— BEGIN Data provided —

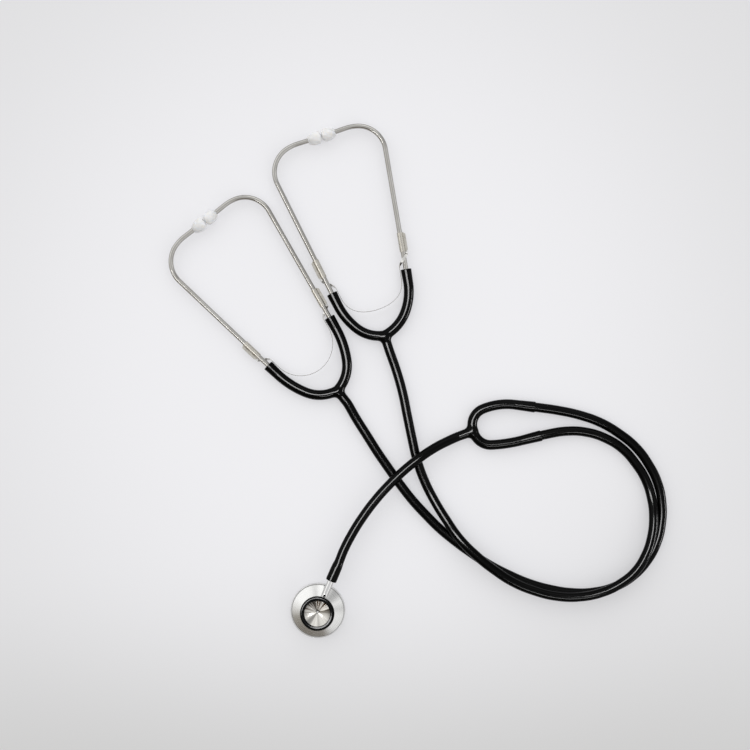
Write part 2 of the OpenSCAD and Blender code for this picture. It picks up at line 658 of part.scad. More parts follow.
// Half a leaf spring: [x, y, z, twist] from the flag, across the tube, past the mouth and to the middle
function leaf_half(set, side, over) =
    let (gap = set[7], depth = set[6], seat = tube_r + run_gap + leaf_w / 2 + 0.15,
        under = tube_r + side_gap + leaf_t / 2,
        beside = mouth_r + side_gap + leaf_t / 2,
        local = [[gap + clip_l - 3, seat, 0, 0], [gap + clip_l / 2, seat, 0, 0],
            [gap - 0.6, seat, 0, 0], [gap * 0.81, seat - 0.5, 0.65 * under, 0],
            [gap * 0.71, seat - 2.1, under + 0.1, 0], [gap * 0.6, -0.3, under + 0.2, 10],
            [gap * 0.47, -2.3, under, 28], [gap * 0.34, -3.9, 0.7 * under, 52],
            [gap * 0.18, -beside + 0.2, 0.2 * under, 78], [0, -beside, 0, 90],
            [-arm_straight * 0.7, -beside, 0, 90]],
        base = [for (p = local) [p.x * cos(splay) - p.y * sin(splay),
            mouth_half + p.x * sin(splay) + p.y * cos(splay), p.z, p[3]]],
        last = base[len(base) - 1], from = [last.x, last.y], pull = from - bow_pull * heading(splay),
        bow = [for (t = [1 : 9]) let (t = t / 9, q = pow(1 - t, 3) * from + 3 * t * pow(1 - t, 2) * pull
            + 3 * t * t * (1 - t) * [-depth, bow_flat] + t * t * t * [-depth, 0]) [q.x, q.y, 0, 90]])
    [for (p = concat(base, bow)) [p.x, side * p.y, over * p.z, over * p[3]]];

module leaf_spring(set) {
    left = leaf_half(set, 1, set[8]);
    right = leaf_half(set, -1, set[9]);
    n = len(right);
    path = concat([for (p = left) concat(p, set[8])],
        [for (i = [n - 2 : -1 : 0]) [right[i].x, right[i].y, right[i].z, abs(right[i][3]), set[9]]]);
    rings = [for (i = [0 : len(path) - 1])
        let (p = path[i], b = path[max(i - 1, 0)], c = path[min(i + 1, len(path) - 1)],
            ahead = unit([c.x - b.x, c.y - b.y, c.z - b.z]), level = unit([-ahead.y, ahead.x, 0]),
            twist = p[4] * abs(p[3]), wide = level * cos(twist) - [0, 0, 1] * sin(twist) * (i < n ? 1 : -1),
            deep = cross(ahead, wide), o = [p.x, p.y, p.z])
        [o + wide * leaf_w / 2 + deep * leaf_t / 2, o - wide * leaf_w / 2 + deep * leaf_t / 2,
            o - wide * leaf_w / 2 - deep * leaf_t / 2, o + wide * leaf_w / 2 - deep * leaf_t / 2]];
    color(steel) headset_frame(set) loft(rings);
}

module yoke_a() { yoke(headsets[0]); }
module free_arm_a() { free_arm(headsets[0]); }
module leaf_spring_a() { leaf_spring(headsets[0]); }
module left_clip_a() { clip(headsets[0], 1); }
module right_clip_a() { clip(headsets[0], -1); }
module left_ear_tube_a() { ear_tube(headsets[0], 1); }
module right_ear_tube_a() { ear_tube(headsets[0], -1); }
module left_ear_tip_a() { ear_tip(headsets[0], 1); }
module right_ear_tip_a() { ear_tip(headsets[0], -1); }
module yoke_b() { yoke(headsets[1]); }
module free_arm_b() { free_arm(headsets[1]); }
module leaf_spring_b() { leaf_spring(headsets[1]); }
module left_clip_b() { clip(headsets[1], 1); }
module right_clip_b() { clip(headsets[1], -1); }
module left_ear_tube_b() { ear_tube(headsets[1], 1); }
module right_ear_tube_b() { ear_tube(headsets[1], -1); }
module left_ear_tip_b() { ear_tip(headsets[1], 1); }
module right_ear_tip_b() { ear_tip(headsets[1], -1); }

chestpiece_head();
bell_rim();
diaphragm();
diaphragm_ring();
stem();
detent_ball();
detent_spring();
detent_screw();
chest_hose();
chest_yoke();
upper_joiner();
lower_joiner();
hose_a();
hose_b();
yoke_a();
free_arm_a();
leaf_spring_a();
left_clip_a();
right_clip_a();
left_ear_tube_a();
right_ear_tube_a();
left_ear_tip_a();
right_ear_tip_a();
yoke_b();
free_arm_b();
leaf_spring_b();
left_clip_b();
right_clip_b();
left_ear_tube_b();
right_ear_tube_b();
left_ear_tip_b();
right_ear_tip_b();
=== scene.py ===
import bpy, bmesh, json, math
import numpy as np
from mathutils import Matrix, Vector

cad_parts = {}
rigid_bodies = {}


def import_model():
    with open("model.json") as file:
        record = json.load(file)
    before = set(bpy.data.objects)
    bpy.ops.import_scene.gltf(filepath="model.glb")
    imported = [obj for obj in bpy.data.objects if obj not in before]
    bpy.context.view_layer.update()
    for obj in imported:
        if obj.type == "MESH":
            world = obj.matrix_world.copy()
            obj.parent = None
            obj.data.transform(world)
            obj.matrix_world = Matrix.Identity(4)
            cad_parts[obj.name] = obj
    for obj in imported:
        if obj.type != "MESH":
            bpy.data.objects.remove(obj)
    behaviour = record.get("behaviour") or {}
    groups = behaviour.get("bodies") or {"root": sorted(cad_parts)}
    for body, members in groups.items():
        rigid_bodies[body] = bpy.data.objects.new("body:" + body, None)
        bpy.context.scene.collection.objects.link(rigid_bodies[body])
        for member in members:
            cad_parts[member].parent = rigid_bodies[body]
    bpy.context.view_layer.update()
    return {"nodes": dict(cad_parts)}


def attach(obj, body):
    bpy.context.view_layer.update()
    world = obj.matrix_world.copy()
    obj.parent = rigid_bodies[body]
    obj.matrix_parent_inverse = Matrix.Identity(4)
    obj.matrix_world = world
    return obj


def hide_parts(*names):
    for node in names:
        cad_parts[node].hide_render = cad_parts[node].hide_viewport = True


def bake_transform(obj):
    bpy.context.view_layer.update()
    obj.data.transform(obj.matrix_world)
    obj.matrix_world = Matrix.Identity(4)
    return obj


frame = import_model()
nodes = frame["nodes"]
scene = bpy.context.scene
mm = 0.001  # sizes below are in millimetres, meshes are in metres
tiny = 1e-7  # metres within which points are one

view = {"above": (17.2, 5.1), "height": 1320, "lens": 71.75}

cam = bpy.data.objects.new("camera", bpy.data.cameras.new("camera"))
cam.location = (view["above"][0] * mm, view["above"][1] * mm, view["height"] * mm)
cam.data.lens = view["lens"]
scene.collection.objects.link(cam)
scene.camera = cam
scene.view_settings.view_transform = "Standard"


def colour(code):  # sRGB hex to the linear values that the sockets take
    parts = [int(code[i:i + 2], 16) / 255 for i in (0, 2, 4)]
    return tuple(c / 12.92 if c < 0.04045 else ((c + 0.055) / 1.055) ** 2.4 for c in parts) + (1,)


def addNode(tree, kind, inputs=(), links=(), **settings):
    node = tree.nodes.new(kind)
    for key, value in settings.items():
        setattr(node, key, value)
    for key, value in dict(inputs).items():
        node.inputs[key].default_value = value
    for key, source in dict(links).items():
        tree.links.new(source, node.inputs[key])
    return node


def newMaterial(name, **shader):
    mat = bpy.data.materials.new(name)
    mat.use_nodes = True
    tree = mat.node_tree
    bsdf = tree.nodes["Principled BSDF"]
    for key, value in shader.items():
        bsdf.inputs[key.replace("_", " ")].default_value = value
    return mat, tree, bsdf


def grain(tree, sizeMm, detail=3):  # noise whose patches are about sizeMm wide
    coords = addNode(tree, "ShaderNodeTexCoord")
    noise = addNode(tree, "ShaderNodeTexNoise", {"Scale": 1 / (sizeMm * mm), "Detail": detail},
                    {"Vector": coords.outputs["Object"]})
    return noise.outputs["Fac"]


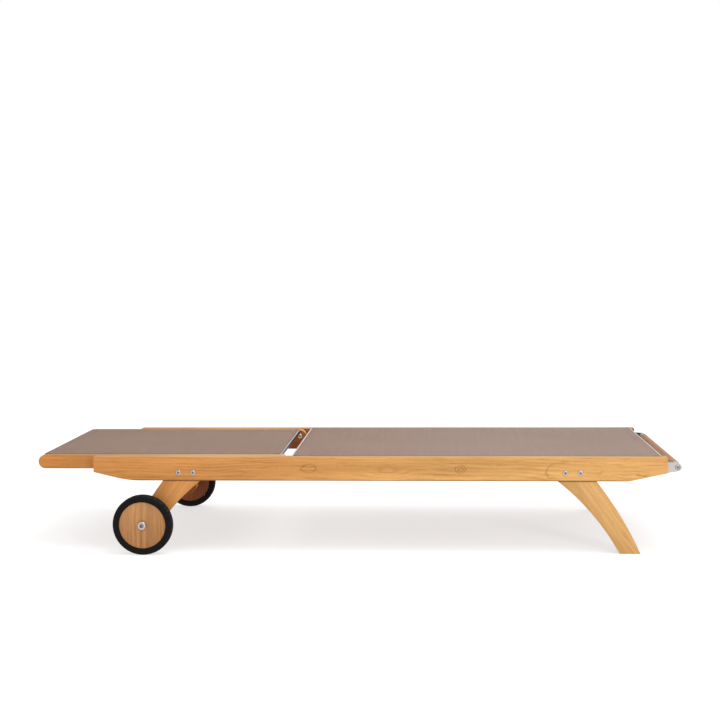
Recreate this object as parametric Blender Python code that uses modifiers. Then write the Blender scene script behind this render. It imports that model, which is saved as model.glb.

— END Data provided —

● Request
Your task is to quote, without any alteration, the lines running from the top of the records to the line that holds "[for (p = concat(base, bow))", both included.

● Response
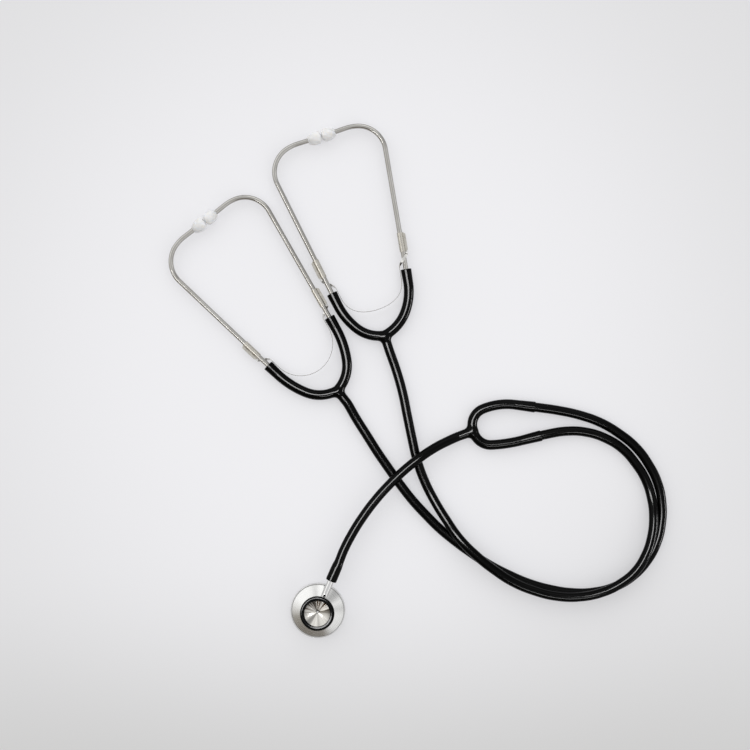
Write part 2 of the OpenSCAD and Blender code for this picture. It picks up at line 658 of part.scad. More parts follow.
// Half a leaf spring: [x, y, z, twist] from the flag, across the tube, past the mouth and to the middle
function leaf_half(set, side, over) =
    let (gap = set[7], depth = set[6], seat = tube_r + run_gap + leaf_w / 2 + 0.15,
        under = tube_r + side_gap + leaf_t / 2,
        beside = mouth_r + side_gap + leaf_t / 2,
        local = [[gap + clip_l - 3, seat, 0, 0], [gap + clip_l / 2, seat, 0, 0],
            [gap - 0.6, seat, 0, 0], [gap * 0.81, seat - 0.5, 0.65 * under, 0],
            [gap * 0.71, seat - 2.1, under + 0.1, 0], [gap * 0.6, -0.3, under + 0.2, 10],
            [gap * 0.47, -2.3, under, 28], [gap * 0.34, -3.9, 0.7 * under, 52],
            [gap * 0.18, -beside + 0.2, 0.2 * under, 78], [0, -beside, 0, 90],
            [-arm_straight * 0.7, -beside, 0, 90]],
        base = [for (p = local) [p.x * cos(splay) - p.y * sin(splay),
            mouth_half + p.x * sin(splay) + p.y * cos(splay), p.z, p[3]]],
        last = base[len(base) - 1], from = [last.x, last.y], pull = from - bow_pull * heading(splay),
        bow = [for (t = [1 : 9]) let (t = t / 9, q = pow(1 - t, 3) * from + 3 * t * pow(1 - t, 2) * pull
            + 3 * t * t * (1 - t) * [-depth, bow_flat] + t * t * t * [-depth, 0]) [q.x, q.y, 0, 90]])
    [for (p = concat(base, bow)) [p.x, side * p.y, over * p.z, over * p[3]]];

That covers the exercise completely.